[Data records]
▬▬▬

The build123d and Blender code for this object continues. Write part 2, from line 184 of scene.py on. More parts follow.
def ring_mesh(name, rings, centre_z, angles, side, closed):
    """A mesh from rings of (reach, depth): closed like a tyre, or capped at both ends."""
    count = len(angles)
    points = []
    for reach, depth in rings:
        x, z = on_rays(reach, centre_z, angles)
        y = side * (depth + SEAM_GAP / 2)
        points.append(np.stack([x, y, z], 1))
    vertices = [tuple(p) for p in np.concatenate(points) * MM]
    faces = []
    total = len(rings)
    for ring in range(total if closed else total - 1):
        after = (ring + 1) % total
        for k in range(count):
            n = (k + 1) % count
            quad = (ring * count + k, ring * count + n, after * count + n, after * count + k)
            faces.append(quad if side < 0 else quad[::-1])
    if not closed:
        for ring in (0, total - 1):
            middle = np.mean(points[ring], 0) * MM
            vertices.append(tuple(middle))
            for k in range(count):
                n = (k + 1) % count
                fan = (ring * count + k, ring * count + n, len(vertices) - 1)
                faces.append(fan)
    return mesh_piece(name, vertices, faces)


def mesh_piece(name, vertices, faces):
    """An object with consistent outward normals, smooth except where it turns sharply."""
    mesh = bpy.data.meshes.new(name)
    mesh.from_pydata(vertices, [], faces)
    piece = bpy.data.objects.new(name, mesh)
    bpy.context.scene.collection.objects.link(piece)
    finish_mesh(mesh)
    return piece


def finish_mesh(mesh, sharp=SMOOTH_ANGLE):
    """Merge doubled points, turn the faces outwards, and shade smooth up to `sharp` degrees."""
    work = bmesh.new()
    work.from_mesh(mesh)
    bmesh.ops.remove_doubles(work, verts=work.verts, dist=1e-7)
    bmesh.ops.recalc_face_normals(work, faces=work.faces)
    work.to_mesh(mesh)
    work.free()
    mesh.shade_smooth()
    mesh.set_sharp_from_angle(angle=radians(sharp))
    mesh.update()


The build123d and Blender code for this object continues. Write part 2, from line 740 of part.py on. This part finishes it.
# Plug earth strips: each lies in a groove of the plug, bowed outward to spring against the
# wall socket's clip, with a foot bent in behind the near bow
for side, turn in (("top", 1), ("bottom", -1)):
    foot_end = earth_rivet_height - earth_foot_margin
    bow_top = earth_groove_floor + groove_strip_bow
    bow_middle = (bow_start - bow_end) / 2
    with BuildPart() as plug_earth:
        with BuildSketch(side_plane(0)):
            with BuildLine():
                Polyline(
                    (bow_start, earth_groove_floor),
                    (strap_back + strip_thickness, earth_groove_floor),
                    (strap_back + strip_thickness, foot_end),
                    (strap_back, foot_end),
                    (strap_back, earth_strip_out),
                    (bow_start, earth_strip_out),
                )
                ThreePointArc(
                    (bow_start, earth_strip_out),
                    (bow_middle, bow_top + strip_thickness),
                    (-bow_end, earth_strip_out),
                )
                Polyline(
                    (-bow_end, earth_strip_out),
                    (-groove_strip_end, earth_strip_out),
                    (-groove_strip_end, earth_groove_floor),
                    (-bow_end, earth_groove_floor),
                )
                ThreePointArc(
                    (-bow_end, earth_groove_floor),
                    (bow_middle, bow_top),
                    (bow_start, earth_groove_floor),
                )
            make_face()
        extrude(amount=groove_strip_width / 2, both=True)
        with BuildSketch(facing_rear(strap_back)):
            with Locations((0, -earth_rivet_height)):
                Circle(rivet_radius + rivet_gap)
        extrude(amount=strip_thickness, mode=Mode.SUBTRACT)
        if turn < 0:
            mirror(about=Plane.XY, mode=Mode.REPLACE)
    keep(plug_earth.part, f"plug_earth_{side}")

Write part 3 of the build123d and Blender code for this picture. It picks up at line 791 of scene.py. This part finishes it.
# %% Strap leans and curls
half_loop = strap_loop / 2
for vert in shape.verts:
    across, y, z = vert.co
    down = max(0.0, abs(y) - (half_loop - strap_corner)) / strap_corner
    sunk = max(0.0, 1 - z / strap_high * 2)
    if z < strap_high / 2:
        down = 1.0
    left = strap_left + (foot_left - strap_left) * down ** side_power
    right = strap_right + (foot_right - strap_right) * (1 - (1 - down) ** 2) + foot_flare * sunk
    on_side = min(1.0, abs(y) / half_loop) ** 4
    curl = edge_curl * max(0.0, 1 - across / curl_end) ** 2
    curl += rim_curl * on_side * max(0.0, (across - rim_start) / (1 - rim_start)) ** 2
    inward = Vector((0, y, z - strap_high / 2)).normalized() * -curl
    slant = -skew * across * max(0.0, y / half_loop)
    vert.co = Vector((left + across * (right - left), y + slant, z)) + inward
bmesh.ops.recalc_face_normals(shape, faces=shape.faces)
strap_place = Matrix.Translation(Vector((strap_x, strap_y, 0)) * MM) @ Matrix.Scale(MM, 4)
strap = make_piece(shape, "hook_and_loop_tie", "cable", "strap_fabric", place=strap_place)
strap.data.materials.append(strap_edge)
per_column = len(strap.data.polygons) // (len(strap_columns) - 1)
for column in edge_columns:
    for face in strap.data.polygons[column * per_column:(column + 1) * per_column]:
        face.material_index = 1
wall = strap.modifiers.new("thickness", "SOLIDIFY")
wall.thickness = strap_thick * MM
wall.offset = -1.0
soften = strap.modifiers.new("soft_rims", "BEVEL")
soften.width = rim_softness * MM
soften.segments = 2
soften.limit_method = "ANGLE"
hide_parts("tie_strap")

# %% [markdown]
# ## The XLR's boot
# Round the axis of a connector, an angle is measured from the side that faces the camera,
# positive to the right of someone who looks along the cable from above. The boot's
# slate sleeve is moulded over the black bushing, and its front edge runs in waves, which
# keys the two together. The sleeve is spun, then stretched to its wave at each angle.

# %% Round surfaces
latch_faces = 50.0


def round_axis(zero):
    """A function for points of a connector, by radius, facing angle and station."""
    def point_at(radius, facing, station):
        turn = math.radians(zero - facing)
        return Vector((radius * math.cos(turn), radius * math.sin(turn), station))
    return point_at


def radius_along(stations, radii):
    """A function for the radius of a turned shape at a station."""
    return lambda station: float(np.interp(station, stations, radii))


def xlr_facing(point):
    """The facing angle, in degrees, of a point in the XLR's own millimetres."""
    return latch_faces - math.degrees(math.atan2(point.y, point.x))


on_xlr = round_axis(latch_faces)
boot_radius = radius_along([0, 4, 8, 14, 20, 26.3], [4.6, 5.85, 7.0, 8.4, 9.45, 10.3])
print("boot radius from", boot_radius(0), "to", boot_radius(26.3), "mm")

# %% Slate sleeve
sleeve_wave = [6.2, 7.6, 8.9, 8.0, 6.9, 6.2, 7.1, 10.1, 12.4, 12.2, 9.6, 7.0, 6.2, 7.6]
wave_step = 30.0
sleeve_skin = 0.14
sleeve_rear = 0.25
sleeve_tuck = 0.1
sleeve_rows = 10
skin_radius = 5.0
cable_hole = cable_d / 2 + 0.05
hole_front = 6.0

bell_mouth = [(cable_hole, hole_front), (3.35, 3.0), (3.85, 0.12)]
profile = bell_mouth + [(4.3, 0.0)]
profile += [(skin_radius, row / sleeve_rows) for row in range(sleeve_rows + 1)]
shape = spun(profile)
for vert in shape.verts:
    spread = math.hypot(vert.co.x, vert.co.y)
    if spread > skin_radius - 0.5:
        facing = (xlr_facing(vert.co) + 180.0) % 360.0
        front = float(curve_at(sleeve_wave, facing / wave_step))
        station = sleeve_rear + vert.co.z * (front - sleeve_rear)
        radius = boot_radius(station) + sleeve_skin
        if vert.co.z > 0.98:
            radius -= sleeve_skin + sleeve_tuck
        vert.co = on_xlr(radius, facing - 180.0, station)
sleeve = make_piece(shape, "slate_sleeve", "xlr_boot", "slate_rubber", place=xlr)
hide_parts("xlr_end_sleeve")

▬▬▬

### REQUIREMENT
Sift through the entries and copy every line with "Blender".

### COMPLETE RESPONSE
The build123d and Blender code for this object continues. Write part 2, from line 184 of scene.py on. More parts follow.
The build123d and Blender code for this object continues. Write part 2, from line 740 of part.py on. This part finishes it.
Write part 3 of the build123d and Blender code for this picture. It picks up at line 791 of scene.py. This part finishes it.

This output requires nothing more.